Darkroom has always been the iPhone and iPad photo editor that floats powerfully under-the-radar. Whether you need to create powerful Portrait Mode/Depth filters to better edit the foreground and background of a photo separately, or if you need to adjust curves and colors, or if you want to put color-aware borders around your photos for sharing on social networks, Darkroom has the feature built right in.

Until Darkroom 4.2 hit though, there was no photo histogram to be found in the app. The latest update brings one of the most important visual tools to Darkroom, allowing iPhone and iPad photographers to edit their photos with more digital information than ever before.

Quickly, What is a Histogram?

I love Darkroom’s introduction blog post for this histogram feature, as the blog post attempts to explain why a histogram is important when editing photos.

From the blog post:

Histograms help you more easily spot and fix problems with your photos objectively, in a way that eye-sight alone isn’t suited for.

A histogram is a diagram of how the pixels in your image are distributed. It goes from zero to one, left to right. During an editing session, we analyze the image and calculate how much of the image is 0% white, 1% white, 2% white, all the way to pure white. We do this for the three color channels as well: Red, Green, and Blue.
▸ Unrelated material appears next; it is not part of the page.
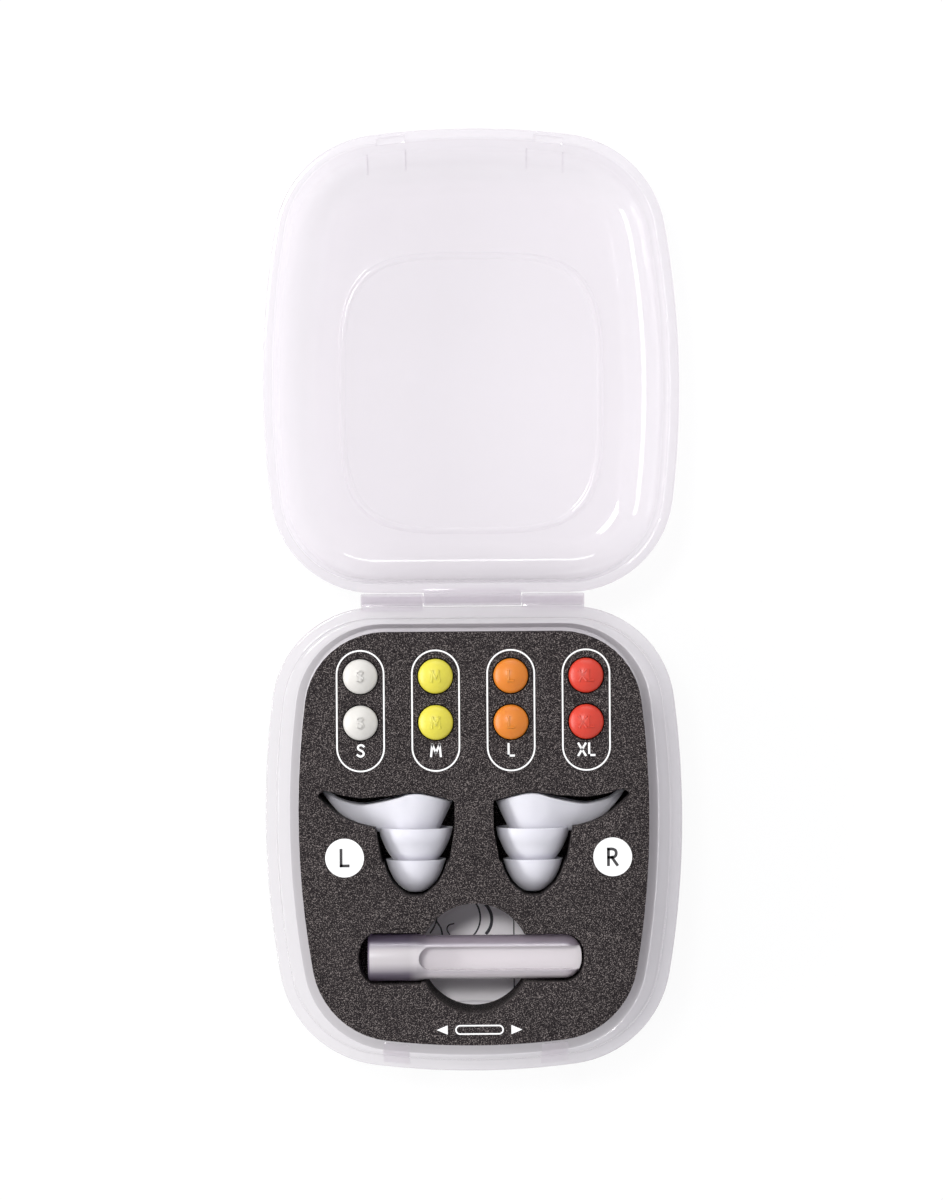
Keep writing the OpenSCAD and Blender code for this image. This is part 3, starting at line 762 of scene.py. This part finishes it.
class KIT_OT_foam(bpy.types.Operator):
    """Foam tray with its die-cut pockets, and the backing sheet"""

    bl_idname = "kit.foam"
    bl_label = "Foam tray"

    def execute(self, context):
        for node, name, edge in (("foam_tray", "tray_block", 0.35), ("foam_backing", "backing_sheet", 0.15)):
            bm = copy_of(node)
            top = max(v.co.z for v in bm.verts)
            rim = [e for e in bm.edges if all(abs(v.co.z - top) < 1e-3 for v in e.verts)
                   and len(e.link_faces) == 2 and e.calc_face_angle(0) > math.radians(60)]
            round_edges(bm, rim, edge)
            foam = finish_piece(name, bm, "tray", material(speckled_foam), [node], recalculate=False)
        return {"FINISHED"}


class KIT_OT_print(bpy.types.Operator):
    """Print on the foam: size rings with their letters, left and right discs, applicator sign"""

    bl_idname = "kit.print"
    bl_label = "Print on the foam"

    def execute(self, context):
        top, thickness = TRAY_TOP + 0.005, 0.02
        white = material(ink, colours().ink, name="white_ink")
        black = material(ink, (0.03, 0.028, 0.03), name="black_ink")
        printed = lambda name, bm, colour=white: finish_piece(name, bm, "tray", colour)
        ring_y, ring_w, ring_l, line, disc_r = -19.15, 8.4, 21.1, 0.27, 3.35
        for size in SIZES:
            low, high = corners(f"insert_{size}_1")
            x = (low.x + high.x) / 2
            bm = flat_shape([stadium(x, ring_y, ring_w - cut, ring_l - cut) for cut in (0, 2 * line)],
                            top, thickness)
            join(bm, [letters(size.upper(), 2.35, (x, -26.0), top, thickness, 0.36)])
            printed("size_ring_" + size, bm)
        for letter, x, y in (("L", -22.4, -44.5), ("R", 23.9, -44.6)):
            disc = arc_points(x, y, disc_r, 0, 360 * 63 / 64, 63)
            printed("side_disc_" + letter.lower(), flat_shape([disc], top, thickness))
            printed("side_letter_" + letter.lower(),
                    letters(letter, 3.2, (x, y), top + thickness, 0.015, 0.5), black)
        printed("applicator_sign", applicator_sign(0.7, -74.3, top, thickness))
        return {"FINISHED"}


def stadium(x, y, width, height):
    """A closed loop with round ends, standing along Y."""
    r, half = width / 2, (height - width) / 2
    return arc_points(x, y + half, r, 0, 180) + arc_points(x, y - half, r, 180, 360)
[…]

We then plot those points to generate the final graph you see above your photo.

Head over to Darkroom’s blog for the full post (and a deep look at each new Darkroom 4.2 feature), but in short, histograms break down light and color in your photograph into a simple visual tool you can use to more accurately round out your photograph’s exposure and color range.

For many photographers, histograms are fundamental to how they edit photos.

The Histogram

Darkroom’s implementation of the histogram is elegant and powerful.

When switched on in Darkroom’s settings, the histogram is overlaid on your photo in the top right corner on the iPhone and in the top right corner above the editing tools on the iPad Pro. As you make edits and adjustments, the histogram adjusts to show your new digital tonal range.

The histogram combines both white and black ranges and color ranges, allowing you to better see white balance issues within your photo.

It’s kind of cool to watch the histogram change as you quickly make edits on your photo. In a way, the histogram is the photograph’s heartbeat, and watching the histogram change is a somewhat cathartic experience.

Clipping Warnings and Overlays

Darkroom 4.2 also introduces clipping warnings, both in textual formats and in the histogram itself. “Clipping” happens when a pixel is pushed out of range — if you make a photo too bright or too dark, pixels in the image will lose all their data.

As you push your editing sliders, you’ll notice both a textual clipping warning just below the histogram. Darkroom notifies you if you are clipping black and white or colors. As the textual notification disappears, you’ll notice the pink/red notification at the edge of the histogram.

Clipping is also shown as an overlay on your photo in Darkroom 4.2. If you have clipping in white areas, Darkroom will highlight the clipped whites in a bright red overlay — very similar to how powerful Mac photo editors work. If you clip your blacks, Darkroom will highlight the clipped blacks in a bright blue overlay.

So whether you’re working on your photo using the histogram tool or if you’re looking directly at your photo as you’re working, you’re sure to notice if you have clipped blacks, whites, and color ranges in your photograph.

Other Improvements

Darkroom 4.2’s major point release includes a few other improvements:

  • Blacks and Whites Tools: You can now more easily stretch the blacks and whites in your photograph to better utilize the entire tonal range, helping to fix shots that look faded or washed out.
  • Curves: Darkroom 4.2 shows you the curves of all edited channels in each channel, eliminating the need to switch to see which edits you made in other channels.

Darkroom 4.2 is our favorite photo editor for the iPhone and it’s one of the major competitors in an upcoming review of the best photo editors for the iPad. The app continues to show exemplary development prowess, and these latest histogram and clipping features are sure to excite more particular users looking to get more out of their mobile photo editors.